>> Start Given information
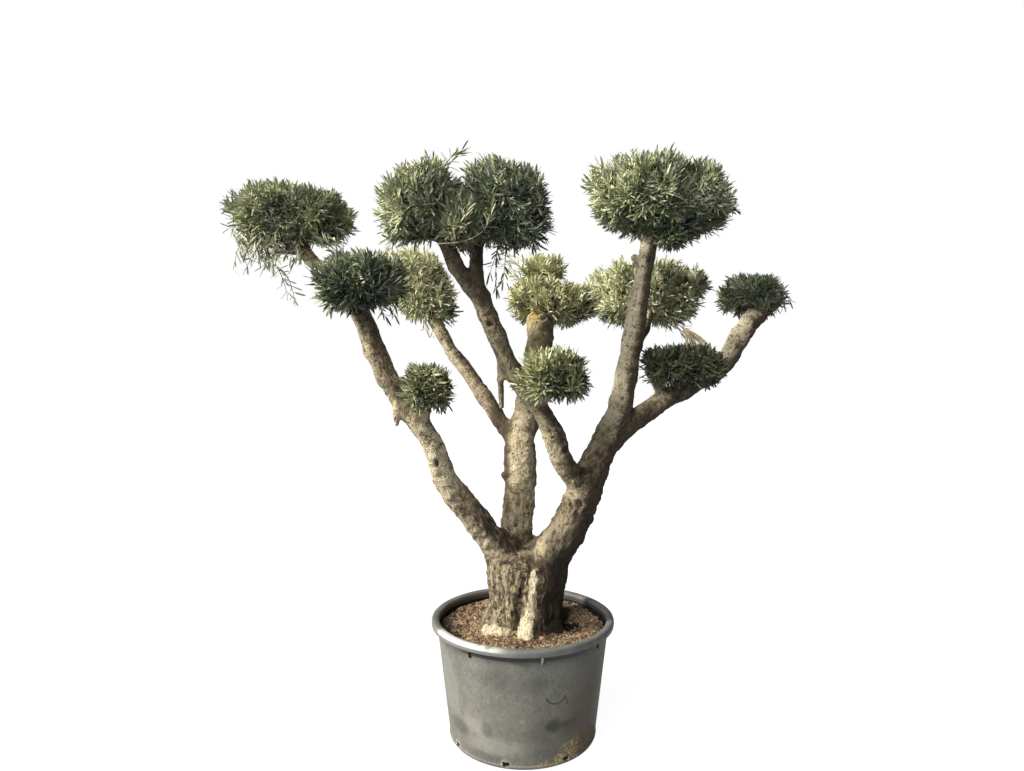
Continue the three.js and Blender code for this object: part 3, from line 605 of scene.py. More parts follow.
def smooth_line(points, step):
    """Evenly spaced points on a smooth curve through the given ones, and its length."""
    given = [Vector(p) for p in points]
    given = [given[0] * 2 - given[1], *given, given[-1] * 2 - given[-2]]
    dense = []
    for a, b, c, d in zip(given, given[1:], given[2:], given[3:]):
        gaps = [max(math.sqrt((q - p).length), 1e-4) for p, q in ((a, b), (b, c), (c, d))]
        first = ((b - a) / gaps[0] - (c - a) / (gaps[0] + gaps[1]) + (c - b) / gaps[1]) * gaps[1]
        second = ((c - b) / gaps[1] - (d - b) / (gaps[1] + gaps[2]) + (d - c) / gaps[2]) * gaps[1]
        for k in range(16):
            t = k / 16
            dense.append(b + first * t + (c * 3 - b * 3 - first * 2 - second) * t * t
                         + (b * 2 - c * 2 + first + second) * t * t * t)
    dense.append(given[-2])
    lengths = np.concatenate(([0.0], np.cumsum([(q - p).length for p, q in zip(dense, dense[1:])])))
    count = max(3, round(lengths[-1] / step))
    wanted = np.linspace(0.0, lengths[-1], count + 1)
    table = np.array([tuple(p) for p in dense])
    return np.stack([np.interp(wanted, lengths, table[:, k]) for k in range(3)], axis=1), lengths[-1]


def shared_out(values, count):
    """Values spread evenly over a count of rings."""
    return np.interp(np.linspace(0, 1, count), np.linspace(0, 1, len(values)), values)


def unit(rows, guard=0.0):
    """Rows brought to length 1. The guard keeps an empty row from a division by 0."""
    return rows / (np.linalg.norm(rows, axis=-1, keepdims=True) + guard)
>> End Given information
Every line above should be printed again exactly as it stands.

**Solution for this problem:**
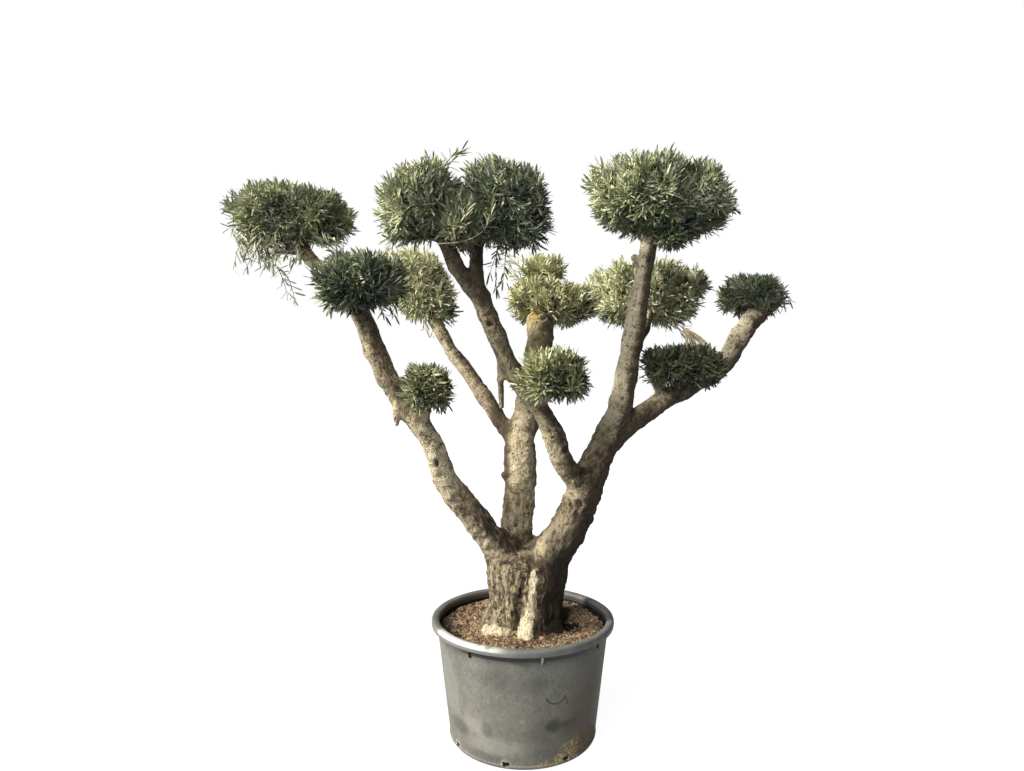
Continue the three.js and Blender code for this object: part 3, from line 605 of scene.py. More parts follow.
def smooth_line(points, step):
    """Evenly spaced points on a smooth curve through the given ones, and its length."""
    given = [Vector(p) for p in points]
    given = [given[0] * 2 - given[1], *given, given[-1] * 2 - given[-2]]
    dense = []
    for a, b, c, d in zip(given, given[1:], given[2:], given[3:]):
        gaps = [max(math.sqrt((q - p).length), 1e-4) for p, q in ((a, b), (b, c), (c, d))]
        first = ((b - a) / gaps[0] - (c - a) / (gaps[0] + gaps[1]) + (c - b) / gaps[1]) * gaps[1]
        second = ((c - b) / gaps[1] - (d - b) / (gaps[1] + gaps[2]) + (d - c) / gaps[2]) * gaps[1]
        for k in range(16):
            t = k / 16
            dense.append(b + first * t + (c * 3 - b * 3 - first * 2 - second) * t * t
                         + (b * 2 - c * 2 + first + second) * t * t * t)
    dense.append(given[-2])
    lengths = np.concatenate(([0.0], np.cumsum([(q - p).length for p, q in zip(dense, dense[1:])])))
    count = max(3, round(lengths[-1] / step))
    wanted = np.linspace(0.0, lengths[-1], count + 1)
    table = np.array([tuple(p) for p in dense])
    return np.stack([np.interp(wanted, lengths, table[:, k]) for k in range(3)], axis=1), lengths[-1]


def shared_out(values, count):
    """Values spread evenly over a count of rings."""
    return np.interp(np.linspace(0, 1, count), np.linspace(0, 1, len(values)), values)


def unit(rows, guard=0.0):
    """Rows brought to length 1. The guard keeps an empty row from a division by 0."""
    return rows / (np.linalg.norm(rows, axis=-1, keepdims=True) + guard)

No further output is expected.